Liriope can be grown from seed, but the seed must be fresh. It only remains viable for a few weeks. You will need to harvest the seed directly from the plants. In the fall, when the berries that contain the seeds ripen, carefully cut the stalks onwhich they are growing from the plants and hang them upside down somewhere protected with good air circulation.
Once the berries are completely dry, soak the seeds in a bowl of water for 24 hours to remove the pulp that surrounded them inside the berries. Then you will need to soak the seeds for an additional 10 minutes in a weak bleach solution (1 part bleach to 9 parts water) to remove phenoic compounds that inhibit germination.
At this point, you can either start your seeds indoors or outdoors.

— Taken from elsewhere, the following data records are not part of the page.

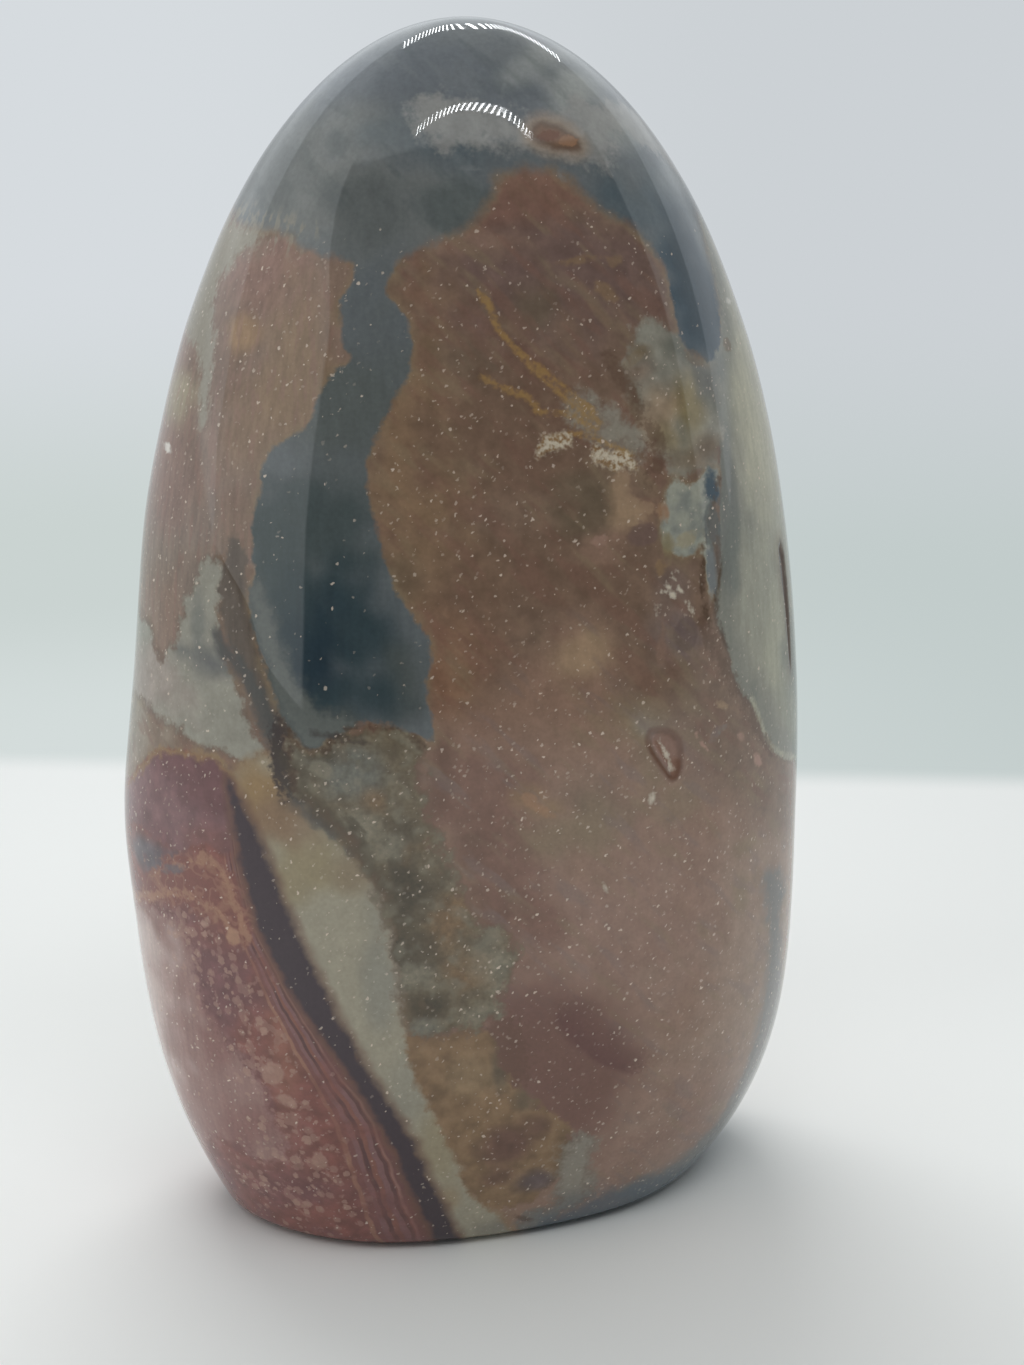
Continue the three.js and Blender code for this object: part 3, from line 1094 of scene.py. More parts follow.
GROUNDS["rosy"] = [
    ("rosy brown",),
    ("rose", (22, 36), (24, 14), 1.0),
    ("pale rose", (52, 28), (14, 22), 0.7),
    ("rose", (28, 12), (18, 8), 0.9),
    ("tan", (13.4, 67.8), (3.6, 2.4), 0.9),
    ("khaki", (22, 62), (3.6, 3.6), 0.8),
    ("khaki", (23, 57), (2.4, 5), 0.5),
    ("beige", (24.6, 60.6), (2.6, 2), 0.9),
    ("khaki", (28, 51.4), (4, 2.4), 0.5),
    ("brick", (-3, 53.6), (6.4, 5.6), 0.9),
    ("brick", (0, 45), (5, 7), 0.9),
    ("brick", (4, 39), (5, 4.6), 0.9),
    ("rust", (-8.6, 56), (1.6, 4), 0.8),
    ("rust", (-3, 41), (3, 4), 0.5),
    ("rust", (-4.6, 48), (2.4, 3), 0.6),
    ("rust", (38, 63), (2.4, 4), 0.5),
    ("olive", (14, 51), (4, 4), 0.4),
    ("ochre", (4.6, 53), (1.8, 1.3), 0.5),
    ("ochre", (8, 51.6), (2.2, 1.0), 0.6),
    ("khaki", (12, 49), (4.6, 3.4), 0.6),
    ("mauve", (29, 68.6), (3.2, 2.8), 1.0),
    ("mauve", (34, 58), (4, 6), 0.5),
    ("brick", (38, 64), (1.8, 7), 0.8),
    ("terracotta", (47.4, 53.6), (1.2, 0.9), 0.9),
    ("khaki", (43, 44.6), (1.8, 1.2), 0.6),
    ("khaki", (43, 38.6), (1.6, 1.6), 0.5),
    ("tan", (-6, 33), (3, 12), 0.3),
    ("pale rose", (100, 20), (16, 20), 0.9),
]
GROUNDS["slate"] = [
    ("slate",),
    ("cap green", (-54, 114), (19, 6.4), 1.0),
    ("cap green", (-38, 119), (8, 4), 0.8),
    ("cap blue", (-14, 124), (40, 5), 0.8),
    ("slate blue", (-20, 118), (8, 2.6), 0.6),
    ("dusk", (-71, 115.5), (8, 6), 0.9),
    ("cap pale", (45, 119), (4.4, 3), 0.9),
    ("cap pale", (36, 123), (4, 3), 0.9),
    ("cap pale", (28, 125.4), (5, 2.2), 0.6),
    ("dusk", (-25, 111), (4.6, 5), 0.9),
    ("slate blue", (43, 111), (9, 6), 1.0),
    ("deep blue", (48, 102.6), (6.6, 8.6), 1.0),
    ("deep navy", (51, 105), (4, 8), 0.7),
    ("river dark", (-6, 111.4), (4, 2), 0.6),
    ("frost", (62, 107), (1.6, 4), 0.6),
    ("frost", (76, 114.5), (6, 3), 0.7),
    ("river", (-24, 92), (7, 9), 1.0),
    ("slate", (-24, 99), (4, 3), 0.4),
    ("river dark", (-29, 81), (8, 6), 0.9),
    ("navy", (-24, 70.4), (6.6, 6.6), 1.0),
    ("deep navy", (-28, 69.4), (3.4, 5), 1.0),
    ("deep navy", (-25.4, 66), (2.6, 3), 0.8),
    ("river dark", (-35, 76), (4, 4), 1.0),
    ("navy", (-31, 72), (3.2, 5), 0.6),
    ("river grey", (-14, 65.4), (2.4, 4), 0.9),
    ("river grey", (-21, 60.6), (4, 1.0), 0.6),
    ("navy", (-20, 64.4), (4.4, 2.8), 0.9),
    ("navy", (150, 77), (5, 8), 0.9),
    ("deep navy", (157, 63), (3, 6), 0.7),
    ("river", (166, 92), (12, 4), 0.7),
    ("cap green", (-130, 106), (16, 7), 0.8),
    ("frost", (118, 110), (11, 6), 0.7),
]
print("grounds so far:", len(GROUNDS))

# %% Grounds of the left-hand side
GROUNDS["blush"] = [
    ("blush",),
    ("blush red", (-56, 104), (9, 3.2), 0.9),
    ("chocolate", (-60, 97), (6, 9), 0.9),
    ("blush red", (-44, 107), (3, 2), 0.8),
    ("ochre blush", (-35, 96), (3.6, 9), 0.9),
    ("ochre blush", (-44, 90), (4, 5), 0.5),
    ("apricot", (-52, 99), (2.6, 2.0), 1.0),
    ("grey pink", (-58, 79), (13, 7), 0.9),
    ("cocoa", (-42.6, 80), (3.4, 4), 0.8),
    ("blush red", (-72, 84), (8, 5), 0.5),
    ("pale yellow", (-79, 92.4), (6, 2.6), 0.8),
    ("umber", (-59, 88), (2.4, 3.6), 0.3),
]
GROUNDS["shell"] = [
    ("shell",),
    ("shell pink", (-78, 62.4), (9, 3.4), 0.9),
    ("smoke", (-48, 66.4), (4, 2), 1.0),
    ("smoke", (-57.6, 67), (1.8, 0.7), 0.7),
    ("river", (-53, 70), (1.2, 3), 0.5),
]
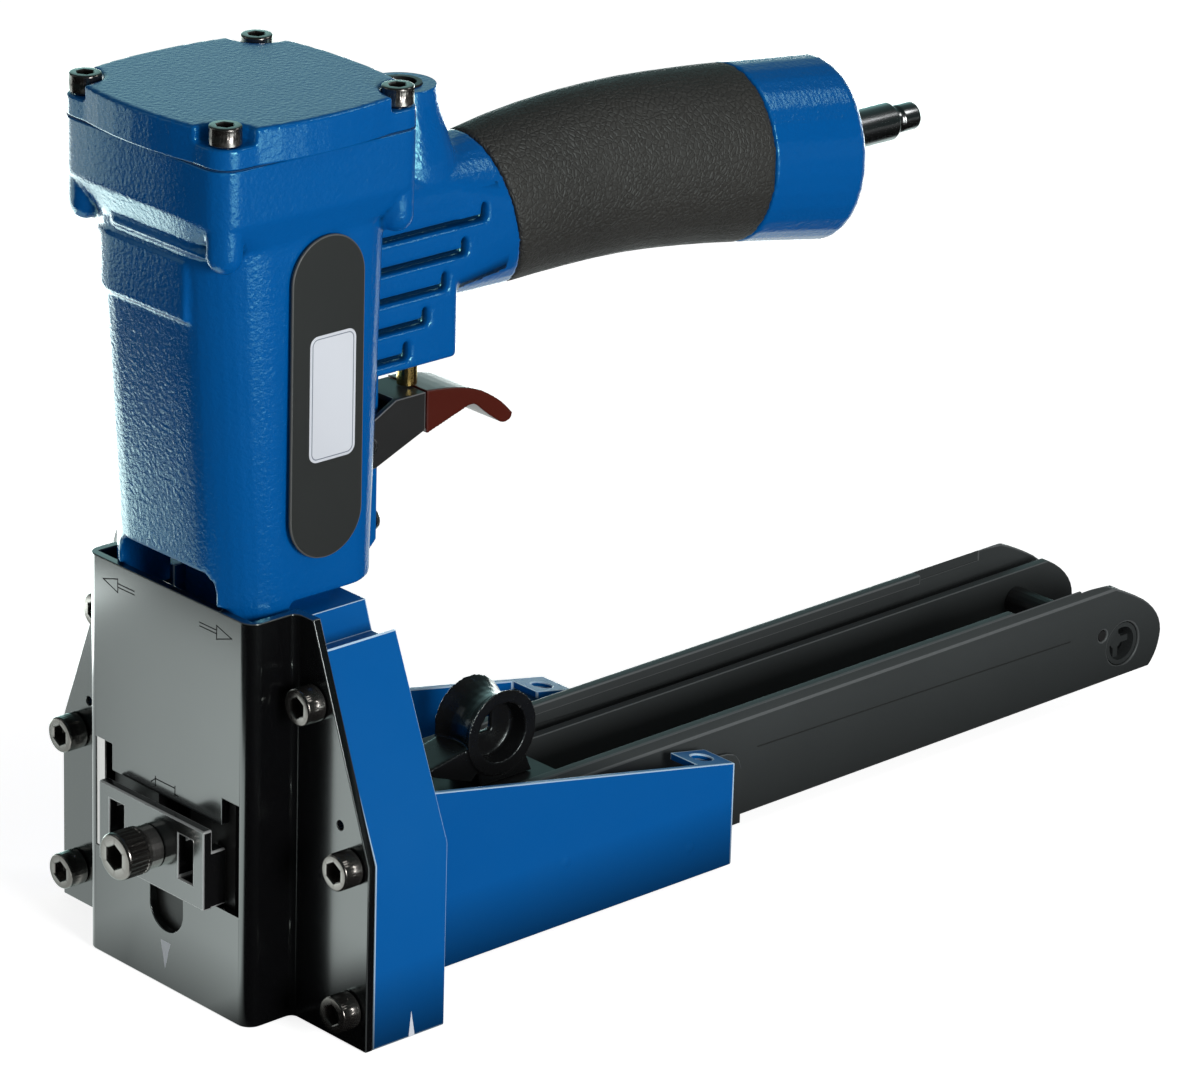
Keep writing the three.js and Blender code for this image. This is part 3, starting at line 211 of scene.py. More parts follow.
def speckGroup():
    # Fine speckle of a satin coat
    tree, entry, leave = makeGroup("speck", {"Scale": 1500.0}, "Height")
    speck = noiseNode(objectPlace(tree), entry["Scale"], detail=3.0, roughness=0.6)
    feed(leave, {"Height": speck})
    return tree


def brushGroup():
    # Fine turning or grinding marks: noise pulled out along one axis
    start = {"Scale": 900.0, "Pull X": 1.0, "Pull Y": 0.08, "Pull Z": 1.0}
    tree, entry, leave = makeGroup("brush", start, "Height")
    pull = nodeIn(tree, "CombineXYZ", {axis: entry[f"Pull {axis}"] for axis in "XYZ"})
    stretched = vectorNode(tree, "MULTIPLY", {0: objectPlace(tree), 1: pull.outputs[0]})
    feed(leave, {"Height": noiseNode(stretched, entry["Scale"], detail=3.0)})
    return tree


def recessGroup():
    # Painted shade in hollows a few millimetres wide, from the piece's own attribute: its depth in
    # millimetres under the evened-out surface, counted from a start
    tree, entry, leave = makeGroup("recess", {"From": 0.22, "Gain": 1.5}, "Hollow")
    deep = nodeIn(tree, "Attribute", attribute_name="hollow").outputs["Fac"]
    feed(leave, {"Hollow": rising(deep, entry["From"], entry["Gain"])})
    return tree


def edgeGroup():
    # Convex edges, which get a painted highlight, and hollows, which get painted shade, both from the
    # pointiness
    tree, entry, leave = makeGroup("edge", {"From": 0.53, "Gain": 12.0}, "Mask", "Hollow")
    bend = nodeIn(tree, "NewGeometry").outputs["Pointiness"]
    for label, value in (("Mask", bend), ("Hollow", minus(1.0, bend))):
        feed(leave, {label: rising(value, entry["From"], entry["Gain"])})
    return tree


groups = {
    "peel": peelGroup(), "grain": grainGroup(), "speck": speckGroup(),
    "brush": brushGroup(), "edge": edgeGroup(), "recess": recessGroup(),
}


def finish(**values):
    # The values of a finish, with the plain ones where it says nothing else. A rim is the painted highlight
    # colour of eased edges; the edge colour is a painted highlight on convex edges by its share, and hollows
    # get painted shade by the cavity; a fade has two heights and the share of light left at the lower one.
    # Depths and heights are in metres
    plain = {
        "effect": "speck", "scale": 1500.0, "more": {}, "depth": 0.00003, "vary": 0.04, "cavity": 0.5,
        "specular": 0.5, "tint": (0.9, 1.0, 0.98), "metallic": 0.0, "coat": 0.0,
    }
    return {**plain, **values}


# Edge and rim colours are painted highlights on convex and eased edges; the cavity and recess shares darken
# hollows with painted shade
finishes = {
    "enamelCast": finish(
        color=(0.0, 0.103, 0.378), second=(0.0, 0.092, 0.340), edge=(0.02, 0.22, 0.52), roughness=0.21,
        bump=0.60, depth=0.00022, effect="peel", scale=820.0, more={"Fine": 0.3}, edgeShare=0.3,
        cavity=1.0, specular=0.7, tint=(0.4, 1.0, 0.93), recess=0.9
    ),
    "enamelPlain": finish(
        color=(0.0, 0.106, 0.385), second=(0.0, 0.098, 0.360), rim=(0.50, 0.68, 0.86), roughness=0.31,
        vary=0.05, bump=0.25, depth=0.00008, effect="peel", more={"Fine": 0.6},
        tint=(0.4, 1.0, 0.93), fade=(0.001, 0.022, 0.30)
    ),
    "coverBlack": finish(
        color=(0.0025, 0.0025, 0.003), second=(0.0035, 0.0035, 0.004), rim=(0.05, 0.055, 0.055),
        roughness=0.17, vary=0.03, bump=0.03, scale=1300.0, specular=1.0, coat=1.0
    ),
    "satinBlack": finish(
        color=(0.052, 0.0575, 0.0585), second=(0.040, 0.0445, 0.045), rim=(0.11, 0.118, 0.12),
        roughness=0.46, vary=0.06, bump=0.22, depth=0.00005, fade=(0.006, 0.032, 0.42)
    ),
    "plateBlack": finish(
        color=(0.005, 0.005, 0.0055), second=(0.007, 0.007, 0.0075), rim=(0.36, 0.37, 0.37),
        roughness=0.20, bump=0.05, depth=0.00004, specular=1.0, coat=1.0
    ),
    "knobBlack": finish(
        color=(0.006, 0.006, 0.0065), second=(0.009, 0.009, 0.0095), edge=(0.10, 0.10, 0.10),
        roughness=0.27, vary=0.05, bump=0.06, edgeShare=0.5, cavity=0.3, specular=0.7
    ),
    "stripBlack": finish(
        color=(0.017, 0.0175, 0.0172), second=(0.022, 0.0225, 0.022), rim=(0.09, 0.09, 0.088),
        roughness=0.46, vary=0.05, bump=0.14, depth=0.00005, specular=0.6
    ),
    "engraved": finish(
        color=(0.004, 0.004, 0.004), second=(0.006, 0.006, 0.006), roughness=0.6, bump=0.1, specular=0.2
    ),
    "oxide": finish(
        color=(0.24, 0.225, 0.21), second=(0.13, 0.12, 0.112), edge=(0.75, 0.73, 0.70), roughness=0.22,
        vary=0.08, bump=0.10, scale=1800.0, edgeShare=0.7, metallic=0.95
    ),
    "brightSteel": finish(
        color=(0.42, 0.42, 0.42), second=(0.34, 0.34, 0.35), roughness=0.24, vary=0.08, effect="brush",
        bump=0.10, scale=1200.0, metallic=1.0
    ),
    "faceSteel": finish(
        color=(0.62, 0.58, 0.575), second=(0.57, 0.54, 0.535), roughness=0.14, bump=0.05, scale=1200.0,
        metallic=1.0
    ),
    "darkSteel": finish(
        color=(0.040, 0.040, 0.041), second=(0.055, 0.054, 0.053), rim=(0.22, 0.22, 0.22), roughness=0.38,
        vary=0.08, effect="brush", bump=0.12, depth=0.00004, scale=800.0, metallic=0.6
    ),
    "turnedBrass": finish(
        color=(0.52, 0.36, 0.13), second=(0.42, 0.28, 0.09), roughness=0.25, vary=0.08, effect="brush",
        bump=0.12, scale=1000.0, more={"Pull Y": 1.0, "Pull Z": 8.0}, metallic=1.0
    ),
    "gripRubber": finish(
        color=(0.026, 0.0245, 0.0225), second=(0.040, 0.0375, 0.034), edge=(0.06, 0.055, 0.05),
        roughness=0.56, vary=0.10, effect="grain", bump=0.6, depth=0.00028, scale=640.0,
        more={"Warp": 0.0022}, edgeShare=0.3
    ),
    "plainRubber": finish(
        color=(0.02, 0.019, 0.018), second=(0.03, 0.029, 0.027), roughness=0.7, vary=0.08, bump=0.2,
        depth=0.00008, scale=900.0, specular=0.4
    ),
    "redPlastic": finish(
        color=(0.095, 0.011, 0.005), second=(0.065, 0.008, 0.004), edge=(0.25, 0.07, 0.05),
        roughness=0.30, vary=0.05, bump=0.06, depth=0.00004, scale=1100.0, edgeShare=0.3, specular=0.6
    ),
    "gasketFibre": finish(
        color=(0.0, 0.05, 0.18), second=(0.0, 0.04, 0.14), roughness=0.6, vary=0.1, bump=0.3,
        depth=0.00008, scale=1200.0, specular=0.3
    ),
    "labelWhite": finish(
        color=(0.72, 0.75, 0.80), second=(0.66, 0.70, 0.76), roughness=0.25, bump=0.03, depth=0.00002,
        scale=700.0, specular=0.6
    ),
    "labelGrey": finish(
        color=(0.23, 0.26, 0.31), second=(0.2, 0.23, 0.28), roughness=0.3, bump=0.03, depth=0.00002,
        scale=700.0
    ),
}


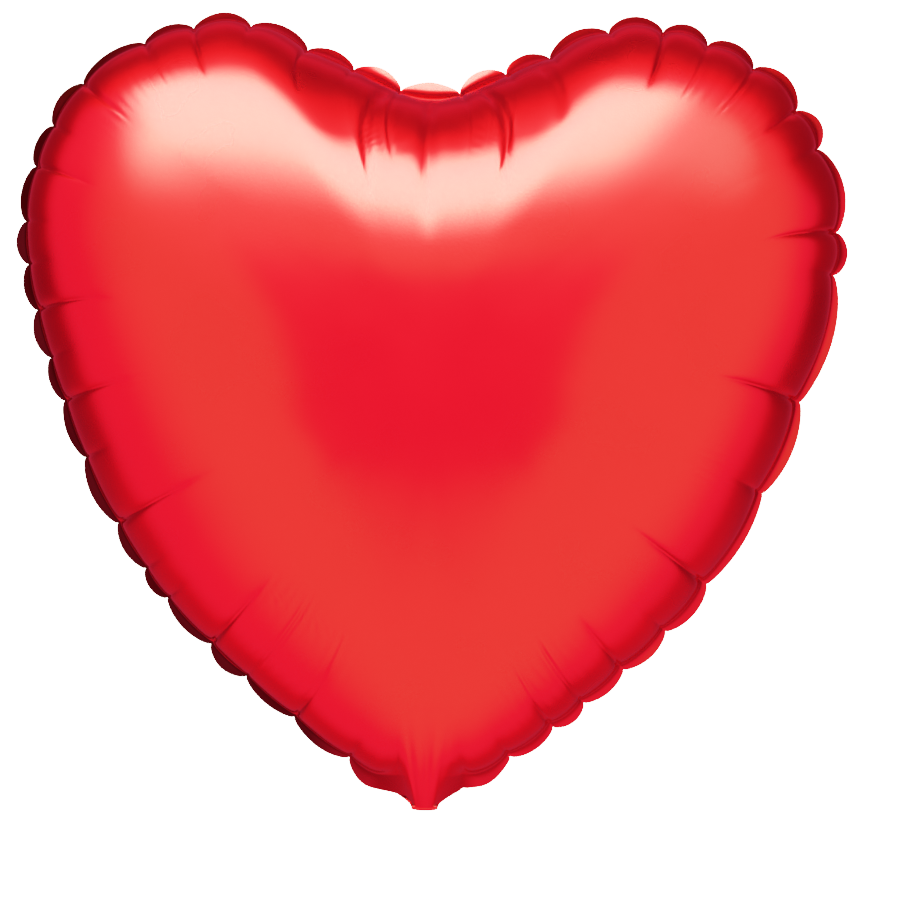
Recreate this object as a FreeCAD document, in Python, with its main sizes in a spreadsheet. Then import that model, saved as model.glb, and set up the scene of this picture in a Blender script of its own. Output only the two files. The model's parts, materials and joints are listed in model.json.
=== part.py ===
import FreeCAD, Part
import math
import os

import Sketcher

# Heart-shaped foil balloon, in millimetres, +Z up.
#
# The origin is at the root of the neck, on the crease where the tail folds. The front panel faces -Y,
# and +X is to the right of somebody who looks at the front. The two foil panels meet face to face on
# the plane Y = 0, in a flat welded seam that runs all the way round. The tail is the same two foils,
# carried on below the heart's tip. It is folded up behind the back panel, and turns on its crease.
#
# The real films are a few hundredths of a millimetre thick. They are drawn thicker here so that each
# is a solid.

SIZES = [
    # alias, size, what it is
    ("foil", 0.6, "drawn thickness of a foil panel"),
    ("film", 0.3, "drawn thickness of one clear valve film"),
    ("seam_width", 6.0, "flat welded flange outside the seam line"),
    ("crown_depth", 86.0, "from the seam plane to the middle of either panel"),
    ("crown_up", 205.0, "height of the middle of the panels"),
    ("crown_round", 150.0, "even reach that every line round the panel tends to near the crown"),
    ("tip_up", 14.0, "lowest point of the seam line"),
    ("heel_across", 30.0, "seam line beside the tip"),
    ("heel_up", 20.0, "seam line beside the tip"),
    ("taper_across", 85.0, "seam line, lower flank"),
    ("taper_up", 62.0, "seam line, lower flank"),
    ("flank_across", 129.0, "seam line, middle of the flank"),
    ("flank_up", 108.0, "seam line, middle of the flank"),
    ("waist_across", 165.0, "seam line, upper flank"),
    ("waist_up", 177.0, "seam line, upper flank"),
    ("hip_across", 187.0, "seam line, where the heart is widest"),
    ("hip_up", 268.0, "seam line, where the heart is widest"),
    ("shoulder_across", 160.0, "seam line, outer corner of a lobe"),
    ("shoulder_up", 334.0, "seam line, outer corner of a lobe"),
    ("lobe_across", 97.0, "seam line, top of a lobe"),
    ("lobe_up", 361.0, "seam line, top of a lobe"),
    ("dip_across", 45.0, "seam line, between a lobe and the cleft"),
    ("dip_up", 343.0, "seam line, between a lobe and the cleft"),
    ("cleft_up", 327.0, "seam line, bottom of the cleft"),
    ("neck_half", 6.5, "half the width of the neck at the crease"),
    ("neck_shoulder_half", 16.0, "half the width of the neck where it meets the seam"),
    ("neck_up", 12.0, "height of the neck, from the crease into the seam"),
    ("valve_root_half", 5.0, "half the width of the valve films at the crease"),
    ("valve_half", 12.0, "half the width of the valve films"),
    ("valve_flare_up", 16.0, "where the valve films reach their full width"),
    ("valve_up", 95.0, "upper, open end of the valve films"),
    ("crease_gap", 0.15, "from the crease to the films on either side of it"),
    ("tail_half", 17.5, "half the width of the tail"),
    ("tail_flare", 14.0, "where the tail reaches its full width"),
    ("tail_length", 64.0, "from the crease to the tail's end"),
    ("tail_corner", 10.0, "radius of the tail's end corners"),
    ("channel_half", 14.5, "half the width of the channel between the plies, inside the welded edge"),
    ("channel_straight", 53.0, "where the channel starts to narrow towards the tail's end"),
    ("channel_end_half", 8.0, "half the width of the channel's closed end"),
    ("channel_length", 61.0, "from the crease to the channel's closed end"),
    ("inlet_flare", 14.0, "where the films in the tail reach their full width"),
    ("inlet_length", 34.0, "lower, open end of the films in the tail"),
    ("port_radius", 6.0, "inflation port in the front ply of the tail"),
    ("port_along", 46.0, "from the crease to the middle of the port"),
    ("fold_angle", 135.0, "degrees from hanging straight down to folded up behind"),
]

# How quickly each point of the seam line runs in towards the crown as the panel rises: 1 gives an
# even dome, and more gives the flatter slope that a panel has over a narrow corner.
OUTLINE = [
    # across, up, run-in
    (None, "tip_up", 2.0),
    ("heel_across", "heel_up", 2.0),
    ("taper_across", "taper_up", 1.75),
    ("flank_across", "flank_up", 1.4),
    ("waist_across", "waist_up", 1.2),
    ("hip_across", "hip_up", 1.2),
    ("shoulder_across", "shoulder_up", 1.3),
    ("lobe_across", "lobe_up", 1.2),
    ("dip_across", "dip_up", 1.0),
    (None, "cleft_up", 0.95),
]

# Degrees round the panel's rise at which it is drawn, from the seam, where it stands upright, to the
# crown.
RISE_STEPS = [0, 8, 18, 30, 43, 56, 69, 81, 87]

# How strongly a line round the panel runs level at the tip and at the cleft, as a share of its half
# width.
END_PULL = 0.15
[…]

Indoors: plant the seeds ¼ inch deep in separate pots and keep them at room temperature and evenly moist until germination which should occur in 1 to 2 weeks. You can transplant your seedlings outdoors when they are 1 inch in height.
Outdoors: plant your seeds ¼ inch deep and 12 inches apart where you want your plants to grow. Water well after planting and then about once a week until germination which should occur in 1 to 2 weeks. Cut back on watering after germination so as not to drown your seedlings.
Question: I live in zone 11 or 12 in Puerto Rico. Why doesn't my liriope ever bloom, despite being strong and green?
Answer: My guess is that it is getting too much sun. Liriope likes a little shade. You should move it to a spot where it gets morning sun only, no afternoon sun.
Question: Can big blue Europe be planted under trees?
Answer: Yes, it can be planted under trees, but it will compete for moisture and nutrients with the tree. The tree always wins, so it is best not to plant anything directly under a tree.